Establish how many lines in the material include the string "rigid" and report it as a lone number.
* start DATASET RECORDS *
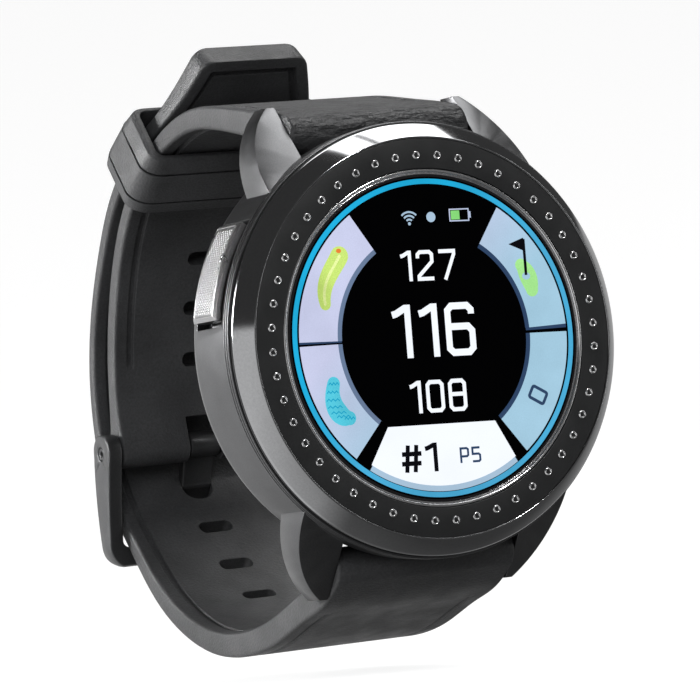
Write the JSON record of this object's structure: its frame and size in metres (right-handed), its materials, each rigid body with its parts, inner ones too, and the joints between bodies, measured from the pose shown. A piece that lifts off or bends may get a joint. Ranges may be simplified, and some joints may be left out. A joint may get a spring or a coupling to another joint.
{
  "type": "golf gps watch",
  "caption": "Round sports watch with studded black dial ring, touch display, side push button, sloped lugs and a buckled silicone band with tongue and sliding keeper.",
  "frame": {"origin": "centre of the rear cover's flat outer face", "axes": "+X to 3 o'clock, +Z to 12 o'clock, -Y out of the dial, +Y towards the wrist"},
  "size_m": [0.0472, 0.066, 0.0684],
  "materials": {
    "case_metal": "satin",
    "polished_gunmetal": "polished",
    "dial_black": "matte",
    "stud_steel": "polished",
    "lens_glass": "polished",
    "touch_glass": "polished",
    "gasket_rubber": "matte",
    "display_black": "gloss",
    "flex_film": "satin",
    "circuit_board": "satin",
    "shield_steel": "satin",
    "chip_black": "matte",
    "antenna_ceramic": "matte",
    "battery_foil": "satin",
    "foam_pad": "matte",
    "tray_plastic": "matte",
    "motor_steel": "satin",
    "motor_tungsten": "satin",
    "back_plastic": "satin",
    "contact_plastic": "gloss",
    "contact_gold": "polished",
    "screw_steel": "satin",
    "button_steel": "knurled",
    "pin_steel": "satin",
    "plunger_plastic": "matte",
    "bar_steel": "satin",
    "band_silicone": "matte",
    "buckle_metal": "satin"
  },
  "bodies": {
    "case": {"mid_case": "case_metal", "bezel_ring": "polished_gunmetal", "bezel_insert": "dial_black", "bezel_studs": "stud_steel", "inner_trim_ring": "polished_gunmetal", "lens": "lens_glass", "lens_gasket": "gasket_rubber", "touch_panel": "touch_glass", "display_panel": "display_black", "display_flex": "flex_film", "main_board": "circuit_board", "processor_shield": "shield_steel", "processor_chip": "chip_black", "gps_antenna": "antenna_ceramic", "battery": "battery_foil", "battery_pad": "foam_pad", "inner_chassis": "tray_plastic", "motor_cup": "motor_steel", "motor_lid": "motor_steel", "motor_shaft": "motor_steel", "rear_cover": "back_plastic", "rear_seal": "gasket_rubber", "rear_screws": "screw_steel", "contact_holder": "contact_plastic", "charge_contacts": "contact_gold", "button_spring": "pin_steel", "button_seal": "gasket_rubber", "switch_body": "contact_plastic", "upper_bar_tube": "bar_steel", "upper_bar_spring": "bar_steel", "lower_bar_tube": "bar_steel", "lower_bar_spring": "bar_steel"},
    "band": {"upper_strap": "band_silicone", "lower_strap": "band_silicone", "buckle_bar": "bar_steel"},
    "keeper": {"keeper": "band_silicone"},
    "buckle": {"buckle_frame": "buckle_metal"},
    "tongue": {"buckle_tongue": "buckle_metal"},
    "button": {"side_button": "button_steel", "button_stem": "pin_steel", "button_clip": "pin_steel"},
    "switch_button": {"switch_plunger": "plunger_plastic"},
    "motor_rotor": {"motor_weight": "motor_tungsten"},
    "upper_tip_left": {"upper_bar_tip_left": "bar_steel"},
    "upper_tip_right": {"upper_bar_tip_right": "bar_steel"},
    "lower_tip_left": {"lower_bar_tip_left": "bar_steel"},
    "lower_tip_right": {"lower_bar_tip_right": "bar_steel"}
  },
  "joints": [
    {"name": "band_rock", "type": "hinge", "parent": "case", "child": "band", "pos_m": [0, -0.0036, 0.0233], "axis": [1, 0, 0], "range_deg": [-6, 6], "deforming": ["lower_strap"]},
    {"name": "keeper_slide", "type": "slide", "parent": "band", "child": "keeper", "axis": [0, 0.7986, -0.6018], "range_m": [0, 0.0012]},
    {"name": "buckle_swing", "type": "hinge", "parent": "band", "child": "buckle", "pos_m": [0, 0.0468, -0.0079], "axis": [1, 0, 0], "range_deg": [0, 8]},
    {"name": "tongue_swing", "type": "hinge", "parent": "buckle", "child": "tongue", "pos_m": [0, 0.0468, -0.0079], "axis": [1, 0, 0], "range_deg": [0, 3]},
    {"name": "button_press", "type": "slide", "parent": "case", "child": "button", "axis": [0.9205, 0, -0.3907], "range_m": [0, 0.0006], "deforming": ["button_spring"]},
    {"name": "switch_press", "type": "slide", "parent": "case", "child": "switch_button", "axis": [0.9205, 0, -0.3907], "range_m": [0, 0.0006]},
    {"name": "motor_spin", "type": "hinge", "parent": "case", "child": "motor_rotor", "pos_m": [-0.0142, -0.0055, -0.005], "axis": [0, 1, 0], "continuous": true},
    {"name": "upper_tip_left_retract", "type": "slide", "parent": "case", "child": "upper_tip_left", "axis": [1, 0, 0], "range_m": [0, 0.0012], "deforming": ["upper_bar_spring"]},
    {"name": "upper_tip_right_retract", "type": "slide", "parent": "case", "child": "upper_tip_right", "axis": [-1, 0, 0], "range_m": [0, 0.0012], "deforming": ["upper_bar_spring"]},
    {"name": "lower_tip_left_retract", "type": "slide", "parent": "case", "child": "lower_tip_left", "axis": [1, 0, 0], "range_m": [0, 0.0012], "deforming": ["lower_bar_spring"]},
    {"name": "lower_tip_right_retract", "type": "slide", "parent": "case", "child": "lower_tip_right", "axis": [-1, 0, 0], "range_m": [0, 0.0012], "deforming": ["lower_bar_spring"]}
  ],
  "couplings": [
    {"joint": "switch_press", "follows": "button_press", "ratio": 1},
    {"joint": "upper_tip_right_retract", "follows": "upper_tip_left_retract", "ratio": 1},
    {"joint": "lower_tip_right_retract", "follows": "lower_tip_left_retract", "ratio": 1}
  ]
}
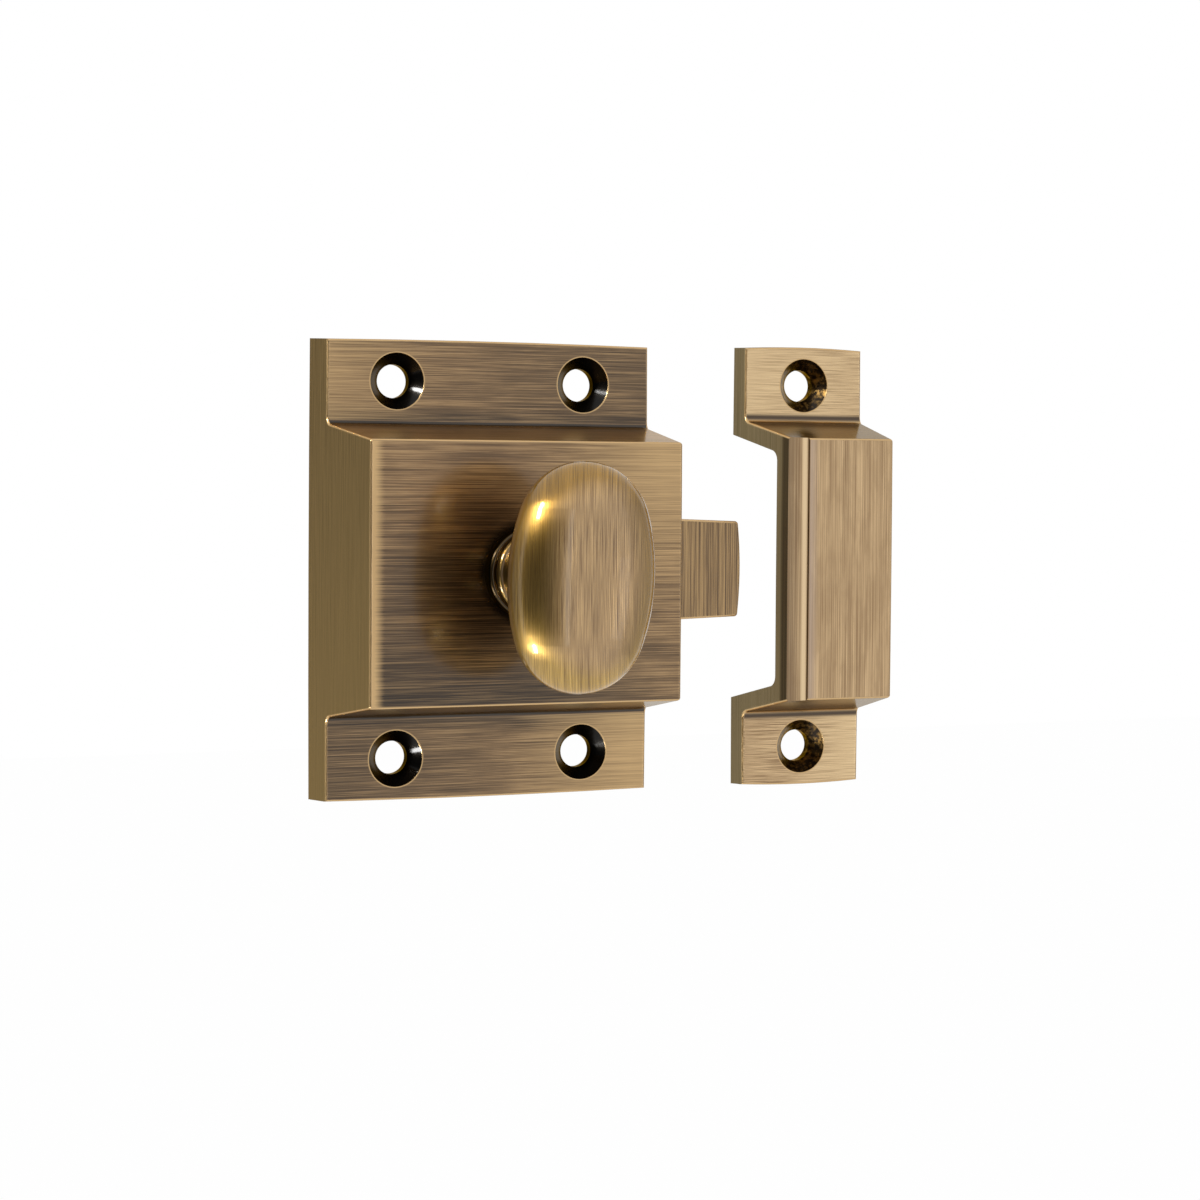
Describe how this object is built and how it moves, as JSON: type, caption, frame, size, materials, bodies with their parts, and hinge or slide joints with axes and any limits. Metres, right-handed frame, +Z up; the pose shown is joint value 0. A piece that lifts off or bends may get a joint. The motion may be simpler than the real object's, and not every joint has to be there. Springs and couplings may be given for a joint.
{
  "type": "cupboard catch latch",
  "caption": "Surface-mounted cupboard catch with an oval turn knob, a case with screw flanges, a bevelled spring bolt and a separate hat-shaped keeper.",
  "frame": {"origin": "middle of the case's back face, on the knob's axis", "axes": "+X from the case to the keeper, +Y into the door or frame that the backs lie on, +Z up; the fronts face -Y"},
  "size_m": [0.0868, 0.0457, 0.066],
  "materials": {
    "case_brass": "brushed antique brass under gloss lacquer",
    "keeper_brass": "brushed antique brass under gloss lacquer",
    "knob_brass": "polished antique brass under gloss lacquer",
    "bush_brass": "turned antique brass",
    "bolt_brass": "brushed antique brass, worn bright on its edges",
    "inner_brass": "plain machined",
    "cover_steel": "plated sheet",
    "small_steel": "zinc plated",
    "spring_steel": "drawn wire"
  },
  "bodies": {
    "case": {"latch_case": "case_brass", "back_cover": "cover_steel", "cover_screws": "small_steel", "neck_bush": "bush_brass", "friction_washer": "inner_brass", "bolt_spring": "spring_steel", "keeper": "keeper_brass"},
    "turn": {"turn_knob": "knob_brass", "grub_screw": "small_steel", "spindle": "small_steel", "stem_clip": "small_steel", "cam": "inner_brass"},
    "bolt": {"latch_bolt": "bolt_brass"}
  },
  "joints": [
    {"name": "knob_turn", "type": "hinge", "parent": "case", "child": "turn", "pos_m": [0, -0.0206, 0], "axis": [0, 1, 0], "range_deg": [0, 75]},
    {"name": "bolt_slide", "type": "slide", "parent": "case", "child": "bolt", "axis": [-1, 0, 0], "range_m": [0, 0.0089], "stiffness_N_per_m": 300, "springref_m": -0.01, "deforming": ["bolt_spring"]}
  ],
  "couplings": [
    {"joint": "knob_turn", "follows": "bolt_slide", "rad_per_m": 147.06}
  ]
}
* end DATASET RECORDS *
* start DATASET RECORDS *
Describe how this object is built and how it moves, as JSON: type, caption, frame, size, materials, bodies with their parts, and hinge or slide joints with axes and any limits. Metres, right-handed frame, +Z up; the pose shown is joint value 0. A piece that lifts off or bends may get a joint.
* end DATASET RECORDS *
* start DATASET RECORDS *
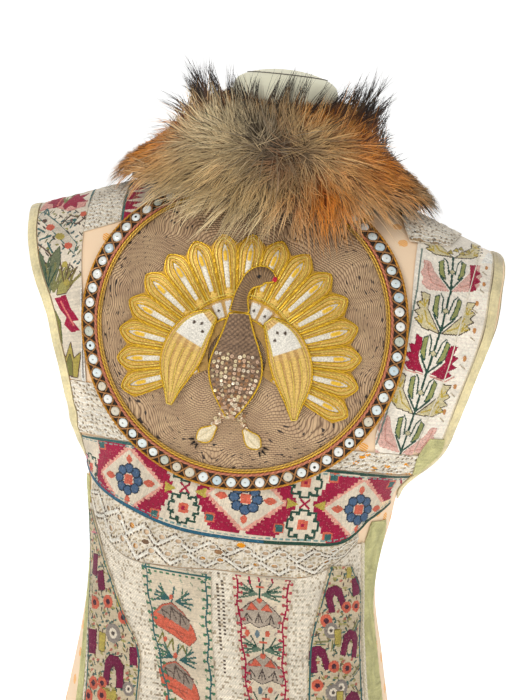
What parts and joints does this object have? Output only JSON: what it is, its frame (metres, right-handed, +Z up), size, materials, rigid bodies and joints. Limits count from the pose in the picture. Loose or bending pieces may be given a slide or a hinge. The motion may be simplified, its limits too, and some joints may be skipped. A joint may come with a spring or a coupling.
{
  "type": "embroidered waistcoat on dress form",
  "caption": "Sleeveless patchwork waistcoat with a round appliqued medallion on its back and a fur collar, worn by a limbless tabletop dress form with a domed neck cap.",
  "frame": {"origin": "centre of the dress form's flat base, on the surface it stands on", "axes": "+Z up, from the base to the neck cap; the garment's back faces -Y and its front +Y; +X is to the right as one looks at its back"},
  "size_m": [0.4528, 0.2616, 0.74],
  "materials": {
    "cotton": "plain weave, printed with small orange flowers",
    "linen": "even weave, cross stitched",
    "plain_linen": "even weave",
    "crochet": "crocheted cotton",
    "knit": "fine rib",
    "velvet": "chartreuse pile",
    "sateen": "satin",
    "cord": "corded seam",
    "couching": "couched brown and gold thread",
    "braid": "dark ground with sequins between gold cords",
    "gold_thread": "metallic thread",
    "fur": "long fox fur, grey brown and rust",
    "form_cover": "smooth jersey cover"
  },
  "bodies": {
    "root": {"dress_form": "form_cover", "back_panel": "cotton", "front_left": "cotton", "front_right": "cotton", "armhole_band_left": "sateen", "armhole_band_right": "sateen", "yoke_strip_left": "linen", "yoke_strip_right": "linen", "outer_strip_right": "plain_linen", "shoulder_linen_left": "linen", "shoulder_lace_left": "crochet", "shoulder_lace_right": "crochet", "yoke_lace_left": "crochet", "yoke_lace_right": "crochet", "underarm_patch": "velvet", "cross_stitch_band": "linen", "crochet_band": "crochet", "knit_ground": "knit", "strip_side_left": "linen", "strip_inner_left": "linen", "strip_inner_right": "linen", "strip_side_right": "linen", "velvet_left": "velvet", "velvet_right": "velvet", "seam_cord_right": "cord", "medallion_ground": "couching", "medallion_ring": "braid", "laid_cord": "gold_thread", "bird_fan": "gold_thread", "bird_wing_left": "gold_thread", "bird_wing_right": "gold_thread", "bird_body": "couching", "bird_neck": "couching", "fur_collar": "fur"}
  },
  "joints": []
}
* end DATASET RECORDS *
WORKED SOLUTION: 2